Wilderness was calling again from deep in his bones. In the fall of 2000, Hap and his second wife took their two children, Christopher, 2, and Alexa Skye, 1, on an adventure most of us would never contemplate. They flew in to Divide Lake before freezeup, portaged downstream, and spent the winter of 2001 at their cabin in Lady Evelyn-Smoothwater Park, on the south channel of the Lady Evelyn River. No electricity. No running water. Firewood for heat. Their only communication with the outside world was a finicky satellite telephone. With ice conditions slushy most of the winter, skiing out or a snowmobile coming in was not an option.
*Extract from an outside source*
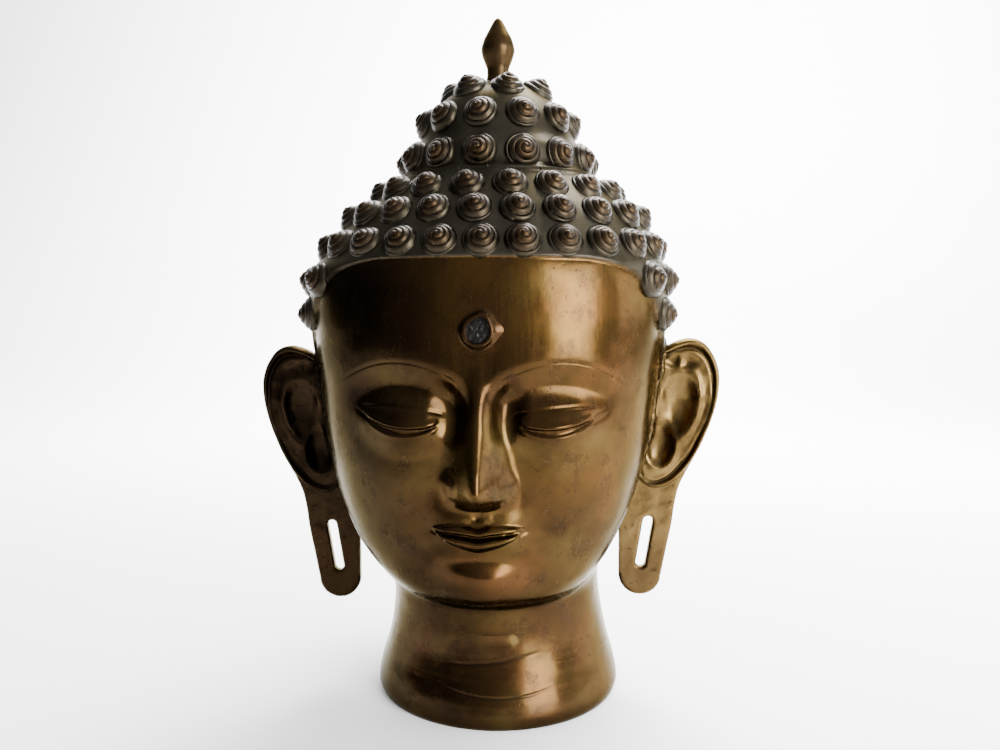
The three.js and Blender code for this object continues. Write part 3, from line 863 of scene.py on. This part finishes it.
# The bead of braze runs down the head just in front of the ear, and tapers at both ends
BEAD_FROM, BEAD_TO = 128, 207
BEAD_Y = -8.5
BEAD_FACETS = 14
BEAD_TAPER = 6  # steps of its length


def braze_bead(bm, roughness, seed):
    """Lumpy bead of braze where the front of the ear meets the head."""
    recess = bm.verts.layers.float["recess"]
    places = []
    for level in spread(BEAD_FROM, BEAD_TO, 1.1):
        low_angle, high_angle = 0.9, 1.57
        for _ in range(12):
            middle = (low_angle + high_angle) / 2
            if surface(middle, level).y / share < BEAD_Y:
                low_angle = middle
            else:
                high_angle = middle
        place = surface(low_angle, level) / share
        places.append(Vector((place.x - EAR_SHIFT, place.y, place.z)))
    ring = bmesh.ops.create_circle(bm, segments=BEAD_FACETS, radius=0.2, cap_ends=True)["verts"]
    bmesh.ops.translate(bm, verts=ring, vec=places[0])
    before = places[0]
    for i, place in enumerate(places[1:], 1):
        edges = list({e for v in ring for e in v.link_edges if all(w in ring for w in e.verts)})
        out = bmesh.ops.extrude_edge_only(bm, edges=edges)["geom"]
        ring = [g for g in out if isinstance(g, bmesh.types.BMVert)]
        bmesh.ops.translate(bm, verts=ring, vec=place - before)
        tapered = math.sin(math.pi * min(1, i / BEAD_TAPER, (len(places) - i) / BEAD_TAPER) / 2)
        girth = (2.1 + 0.5 * roughness) * tapered
        for v in ring:
            v[recess] = 0.7
            out_way = (v.co - place).normalized()
            lump = roughness * noise.noise((place + out_way * 2) * 0.3 + Vector((seed, 0, 0)))
            v.co = place + out_way * max(0.15, girth + lump)
        before = place
    bmesh.ops.contextual_create(bm, geom=[e for e in bm.edges if e.is_boundary])


def ear_piece(name, side, drop, roughness):
    """The ear at one side of the head, 1 for the right one and -1 for the left."""
    ear = bm.copy()
    braze_bead(ear, roughness, 5 * side)
    mirrored = Matrix.Diagonal((side * share, share, share, 1))
    place = Matrix.Translation((EAR_SHIFT * share, 0, -drop * share))
    bmesh.ops.transform(ear, verts=ear.verts, matrix=place @ mirrored)
    bmesh.ops.recalc_face_normals(ear, faces=ear.faces)
    return finished(name, ear)


def ear_bronze(name, dark, bright, dark_fill, lobe):
    """Rubbed bronze, darker in its grooves and hollows, with dark pits and a browner lobe."""
    n = Nodes(name)
    place = n.add("ShaderNodeSeparateXYZ", {0: n.coords})
    color = n.mix(n.ramp(n.noise(30.0, 5.0), 0.35, 0.68), dark, bright)
    color = n.mix(n.math("MULTIPLY", n.ramp(place.outputs["Z"], 0.12, 0.075), 0.75), color, lobe)
    color = n.mix(n.attribute("recess"), color, dark_fill)
    pits = n.ramp(n.noise(280.0, 2.0), 0.64, 0.74)
    color = n.mix(n.math("MULTIPLY", pits, 0.6), color, dark_fill)
    n.set(Base_Color=color, Metallic=1.0, Roughness=n.ramp(n.noise(120.0, 4.0), 0.3, 0.7, 0.24, 0.38))
    n.set(Specular_Tint=EDGE_TINT)
    n.bump(n.noise(260.0, 4.0), 0.00014, 0.5)
    return n.material


# The right ear's tones are olive and bright with painted light from the window side, the left one's nearly
# black with painted shade: (dark, bright, dark fill, lobe)
RIGHT_TONES_PAINTED_LIGHT = [
    rgb(0.06, 0.036, 0.012), rgb(0.15, 0.096, 0.033), rgb(0.012, 0.009, 0.005), rgb(0.045, 0.027, 0.012)]
LEFT_TONES_PAINTED_SHADE = [
    rgb(0.0075, 0.0048, 0.0027), rgb(0.018, 0.011, 0.0058), rgb(0.003, 0.002, 0.0015),
    rgb(0.014, 0.0078, 0.0036)]
EARS = [("ear_right", 1, 0, 1.3, RIGHT_TONES_PAINTED_LIGHT), ("ear_left", -1, EAR_DROP, 0.8, LEFT_TONES_PAINTED_SHADE)]
# Each ear gets its own tones, with painted light on the right one and painted shade on the left one.
for name, side, drop, roughness, painted_light_and_shade_tones in EARS:
    ear = ear_piece(name + "_casting", side, drop, roughness)
    ear.data.materials.append(ear_bronze(name + "_bronze", *painted_light_and_shade_tones))
    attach(ear, "root")
    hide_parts(name)
bm.free()


# The finial is a smooth bud of solid bronze, turned and polished. Its short stem is set on the crown
# and brazed there.
low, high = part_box("finial")
FINIAL_RADIUS = (high.y - low.y) / 2
STEM_SHARE = 0.65
STEM_WIDEST = 0.0065 / STEM_SHARE
BUD_LEVELS = 48
BUD_FACETS = 48
bud = curve([
    (0, 0.76), (0.1, STEM_SHARE), (0.19, STEM_SHARE), (0.285, 0.76), (0.4, 0.93), (0.5, 1), (0.65, 0.86),
    (0.8, 0.56), (0.89, 0.38), (0.965, 0.2), (1, 0.0)])
bm = bmesh.new()
chain = [bm.verts.new((0, 0, low.z))]
for i in range(BUD_LEVELS + 1):
    t = i / BUD_LEVELS
    widest = STEM_WIDEST + (FINIAL_RADIUS - STEM_WIDEST) * step(0.12, 0.28, t)
    chain.append(bm.verts.new((max(bud(t), 0.0) * widest, 0, low.z + t * (high.z - low.z))))
for a, b in zip(chain, chain[1:]):
    bm.edges.new((a, b))
bmesh.ops.spin(bm, geom=bm.verts[:] + bm.edges[:], cent=(0, 0, 0), axis=(0, 0, 1), angle=2 * math.pi,
               steps=BUD_FACETS, use_merge=True)
bmesh.ops.remove_doubles(bm, verts=bm.verts, dist=1e-6)
bmesh.ops.recalc_face_normals(bm, faces=bm.faces)
finial = finished("bud_finial", bm)


def finial_bronze(name):
    """Smooth brown bronze with faint clouds."""
    n = Nodes(name)
    clouds = n.ramp(n.noise(60.0, 4.0), 0.35, 0.7)
    color = n.mix(clouds, rgb(0.022, 0.0135, 0.0062), rgb(0.042, 0.026, 0.012))
    n.set(Base_Color=color, Metallic=1.0, Roughness=n.ramp(n.noise(150.0, 3.0), 0.3, 0.7, 0.3, 0.42))
    n.set(Specular_Tint=EDGE_TINT)
    n.bump(n.noise(250.0, 4.0), 0.0001, 0.4)
    return n.material


finial.data.materials.append(finial_bronze("finial_bronze"))
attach(finial, "root")
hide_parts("finial")


# Studio: a plain pale floor that runs up into a backdrop, a tall window-like light from the front right
# and a weaker one from the right side, with lamps on the floor and backdrop that stay out of the picture.
HALF_WIDE = 5.0
FLOOR_NEAR, FLOOR_FAR = -3.0, 1.1
SWEEP = 1.2
WALL_TOP = 4.0
bm = bmesh.new()
turns = spread(0, math.pi / 2, 0.06)
sweep_line = [(FLOOR_FAR + SWEEP * math.sin(t), SWEEP - SWEEP * math.cos(t)) for t in turns]
wall = FLOOR_FAR + SWEEP
sweep_line = [(FLOOR_NEAR, 0)] + sweep_line + [(wall, SWEEP), (wall, WALL_TOP)]
chain = [bm.verts.new((-HALF_WIDE, y, z)) for y, z in sweep_line]
edges = [bm.edges.new((a, b)) for a, b in zip(chain, chain[1:])]
out = bmesh.ops.extrude_edge_only(bm, edges=edges)
far_verts = [v for v in out["geom"] if isinstance(v, bmesh.types.BMVert)]
bmesh.ops.translate(bm, verts=far_verts, vec=(2 * HALF_WIDE, 0, 0))
bmesh.ops.recalc_face_normals(bm, faces=bm.faces)
floor = finished("floor", bm)
paper = Nodes("paper")
paper.set(Base_Color=rgb(0.9, 0.9, 0.9), Roughness=0.9, Specular_IOR_Level=0.1)
floor.data.materials.append(paper.material)


def softbox(name, place, target, size, watts, spread_angle):
    """A rectangular lamp that faces a target."""
    light = bpy.data.lights.new(name, "AREA")
    light.spread = math.radians(spread_angle)
    light.shape = "RECTANGLE"
    light.size, light.size_y = size
    light.energy = watts
    lamp = bpy.data.objects.new(name, light)
    lamp.location = place
    lamp.rotation_euler = (Vector(target) - Vector(place)).to_track_quat("-Z", "Y").to_euler()
    bpy.context.scene.collection.objects.link(lamp)


MID_HEAD = (0, 0, 0.2)
softbox("window", (1.06, -1.1, 0.5), MID_HEAD, (0.8, 1.1), 36, 120)
softbox("side_window", (1.5, 0.15, 0.6), MID_HEAD, (0.9, 0.9), 8, 120)
softbox("backdrop_light", (0.5, 1.0, 2.2), (0.3, 2.2, 0.6), (2.8, 0.5), 300, 110)
softbox("floor_light", (0.55, 0.9, 1.7), (0.4, 0.55, 0), (2.2, 0.9), 90, 75)

# The room round the set is darker on the left
world = bpy.data.worlds.new("studio")
bpy.context.scene.world = world
world.use_nodes = True
room = world.node_tree
background = room.nodes["Background"]
background.inputs[0].default_value = rgb(0.97, 0.98, 1.0)
toward_right = room.nodes.new("ShaderNodeVectorMath")
toward_right.operation = "DOT_PRODUCT"
toward_right.inputs[1].default_value = (0.95, 0.0, 0.3)
room.links.new(room.nodes.new("ShaderNodeTexCoord").outputs["Generated"], toward_right.inputs[0])
shade = room.nodes.new("ShaderNodeMapRange")
shade.inputs["From Min"].default_value = -0.9
shade.inputs["To Min"].default_value = 0.12
shade.inputs["To Max"].default_value = 2.0
room.links.new(toward_right.outputs["Value"], shade.inputs["Value"])
room.links.new(shade.outputs[0], background.inputs[1])

# The camera stands close, a little above the middle and a few degrees to the right
AZIMUTH = math.radians(3)
DISTANCE = 0.517
EYE_LEVEL = 0.231
PITCH = math.radians(4.7)
camera_data = bpy.data.cameras.new("camera")
camera_data.sensor_width = 36
camera_data.lens = 30.6
camera_data.clip_start = 0.02
camera_data.shift_x = 0.002
camera = bpy.data.objects.new("camera", camera_data)
camera.location = (DISTANCE * math.sin(AZIMUTH), -DISTANCE * math.cos(AZIMUTH), EYE_LEVEL)
camera.rotation_euler = (math.pi / 2 - PITCH, 0, AZIMUTH)
bpy.context.scene.collection.objects.link(camera)
bpy.context.scene.camera = camera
Their only real safety link was by ski-outfitted bush plane that could land at Divide Lake. Their journal entries, sent by e-mail via the phone, were posted to CITY-TV's Web site. It contained insightful stories of their isolated winter existence with some touching photos of frontier family life. 

Now that they are back, Hap who restlessly keeps an eye on Temagami, has been stirred to new action by renewed logging plans. He has responded with his own plan for a new edition of Temagami Canoe Routes.

Wilderness travels are always a struggle. There is always some skill that is just a little rusty or unmastered. The best at it are those rare, rare individuals who can amble away from any lake or landmark into the dark places where it is just too easy to lose our bearings. Set them anywhere and they move around as naturally as if they were in their own living room. I remember the man who marked the trails on Temagami Island, Ferguson Bay and the Wakimika Triangle without a compass or a GPS. That was Hap Wilson. 

In this day of ATVs with canoe racks and snowmobiles with foot warmers, the wilderness has less meaning to more and more people. Those who are still comfortable in it are a dying breed. Those who are willing to defend it are irreplacable.

In 2011, Hap married his long-time sweetheart Andrea Turner. When not at Cabin Falls, they spend time with the kids at home in Muskoka.